KARACHI: Outflow of dollars from the country remained just 10 per cent of what it was before the collapse of the global financial system that eroded the boom in Dubai and other Gulf countries, said experts who recently returned from the region.



The exchange companies, which knew about the remittances being made to Dubai and some of them were involved in the business, said the dollar demand dropped significantly in the last six to eight months.



The experts said the trading activities between the two countries continued but on a lower level than a year ago.



‘The flow of dollars from Pakistan to Dubai has reduced to less than 10 per cent of what it was a year ago as the booming economy of Dubai has collapsed,’ said Anwar Jamal, an investor, who recently returned from Dubai after spending more than two years. He also runs currency exchange business in Karachi.



Before the collapse, which was felt during the first quarter of 2008, the outflow of dollars was very high. From the start of 2003-04, Pakistani investors were expanding their commercial ties with the Dubai economy.



The real estate boom in Dubai proved lucrative for Pakistani investors, while some top Pakistani companies having strong base in that country also entered the business and attracted investment from Pakistan.



The investment from Pakistan caused a serious dent to the country’s foreign exchange reserves, while Hundi and Hawala business accelerated unrecorded outflow of dollars from the country.



‘The property that cost 500,000 dirham in 2008 has lost 40 to 50 per cent value eroding the investment attraction, while many people trying to get rid of the investment fearing more devaluation of their money,’ said Jamal.



Exporters of commodities, including rice, fruits and textile made-ups said, ‘Dubai pays good money for their products as the country still has trading attraction for the entire region.’



‘Our exports to Dubai are not huge but the volume is intact,’ said Sultan Jamil, an exporter of readymade garments. He said Dubai was the market for branded products, while a segment of expatriate population requires less expensive products, which are exported from Pakistan, China and India.



However, the business in Dubai fell sharply as 45 per cent employees have lost their jobs while more are expected to return home.
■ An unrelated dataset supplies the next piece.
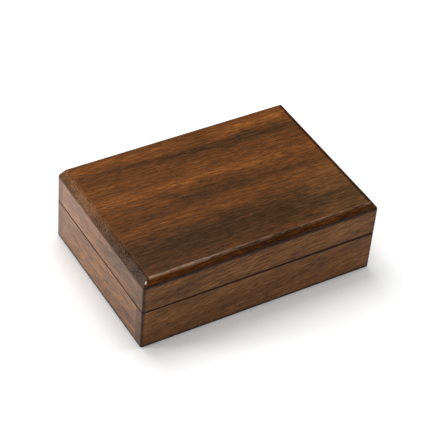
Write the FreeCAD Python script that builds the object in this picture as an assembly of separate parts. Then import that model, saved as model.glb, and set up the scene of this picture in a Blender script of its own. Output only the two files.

Exchange companies said the remittances were higher from Gulf countries because the people were selling their assets after losing jobs or winding up their businesses.



Jamal, who runs a currency business in affiliation with Glaxy Exchange Company in Karachi, found no reason for higher remittance except that Pakistanis were coming back home with their remaining savings.



Another money expert said remittances were higher because Khanani and Kalia operatives were closed down. The exchange company had the largest operations in the country and was one of main instruments for bringing unrecorded remittances.



The loss of Dubai attraction slashed dollar demand helping the local currency to develop stable exchange relation with the greenback. For last six months Pak rupee remained around Rs80 per dollar with slightly bullish trend.